Which one you use will depend upon which one is more convenient for whatever operations you're doing.

Let's take some simple examples:

Texture Mapping

If you're just doing regular texture mapping, you don't need to think about any of this at all; your fragment shader doesn't need to know where a fragment is in space; just the coordinate to use to sample from a texture map.

Lighting

The simplest form of lighting calculation is float lightAmount = clamp(0,1,dot( -light_direction, surface_normal ));, where 'light_direction' and 'surface_normal' tell you the direction the light is shining and the direction the surface faces.

It doesn't actually matter whether you express these directions in object local space, in world space, or in view space; the math works out exactly the same, as long as both vectors are in the same coordinate system.

In practice, it's awkward to convert the light direction into every object's local space, and so people don't tend to do that. But if you wanted to, you totally could, and there'd be no visible difference.

Folks on the Internet seem to have mostly settled on doing lighting calculations in view space (that is, relative to the camera), so that's mostly what you'll see in online tutorials. But for certain projects it may be simpler to do them in world space. Feel free to do whichever is simpler, or makes more sense for your program.

Uniform Fog

Simple (i.e.: uniform) fog is implemented by simply blending a fragment's color toward some constant value, based upon the distance from that fragment to the camera.

As above, you can do fog calculations in object-local space, in world-space, or in view-space; just take the camera's position in that coordinate system, subtract the fragment's position in that same coordinate system, and find the length of the resulting vector.

Of course, the same problem as with Lighting happens here; converting the camera position into object-local space for every object you render is a pain, so nobody actually does that. But you could, if you really wanted to.

Nobody does fog calculations in world-space, either, even though it'd be easy to do. No, everybody does fog calculations in view-space for one simple reason; in view-space, the camera is, by definition, located at coordinate (0,0,0). And so if you're doing the fog calculation in view-space, you don't have to subtract the camera position from the fragment position, because the camera position is 0; you can just use the fragment position in the fog calculation directly.

But if you really wanted to do your fog calculations in object-local space, or in world-space, you totally could, and it'd work, and nobody would be able to tell you weren't doing it the conventional way unless they actually read your shader code.

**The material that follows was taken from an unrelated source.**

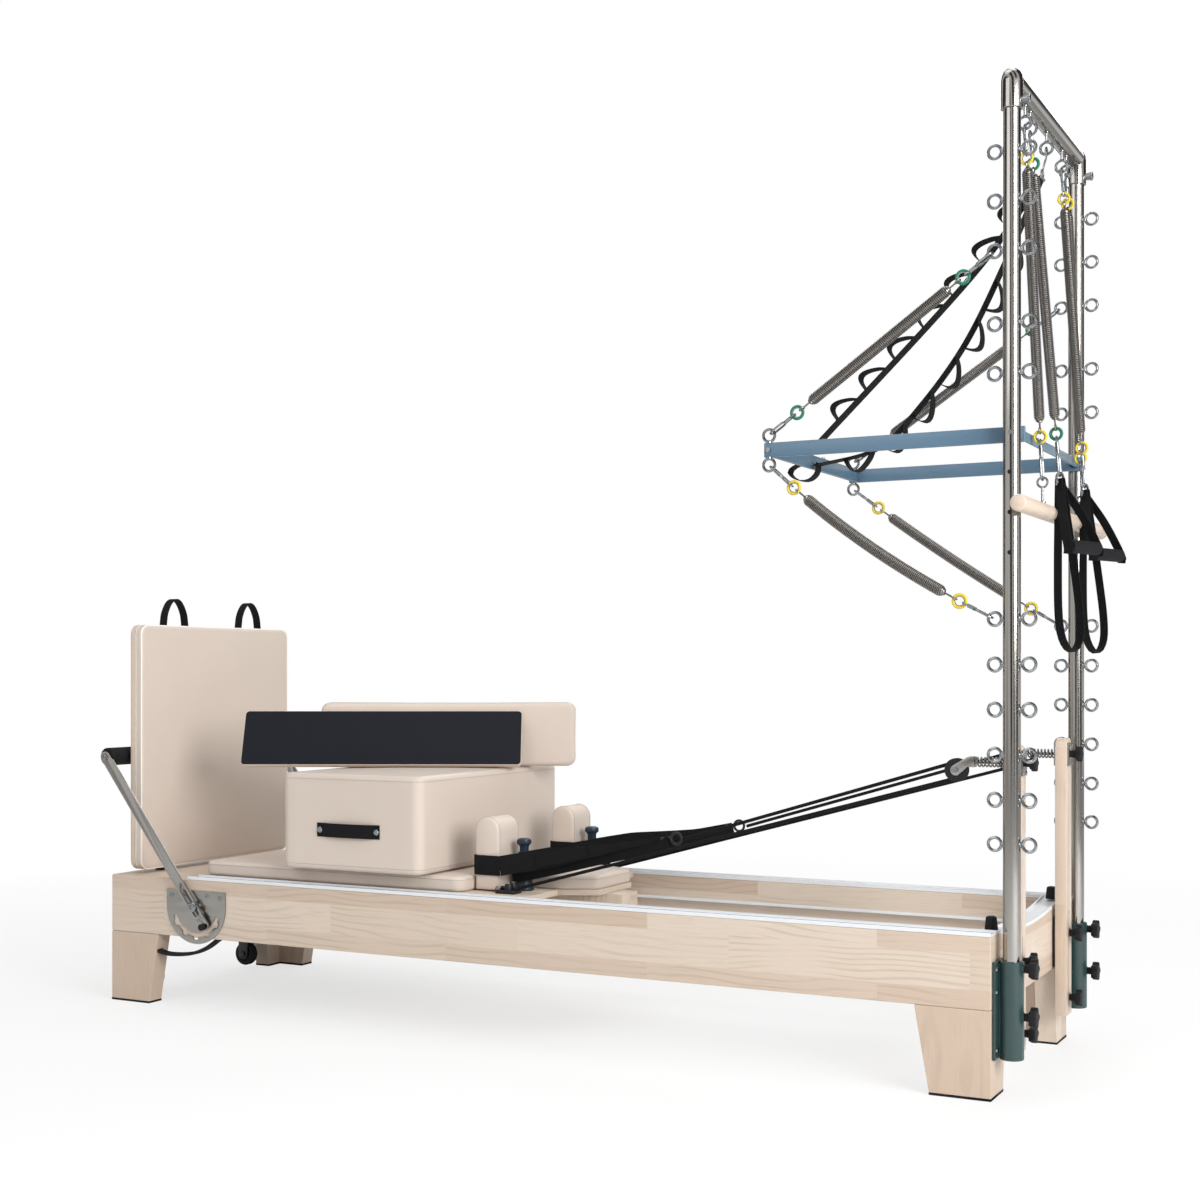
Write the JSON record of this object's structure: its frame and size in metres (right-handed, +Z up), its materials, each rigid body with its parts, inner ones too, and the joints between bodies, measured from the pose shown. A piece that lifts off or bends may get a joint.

That's really all that's going on in that article. Pointing out that there are these different coordinate systems available to you, and you can use whichever ones you like depending upon which is most convenient for whatever you're trying to do. And it isn't about different "kinds" of fragment shading which you must make a hard decision between; it's not unusual to use each of these different coordinate spaces in different parts of a single shader.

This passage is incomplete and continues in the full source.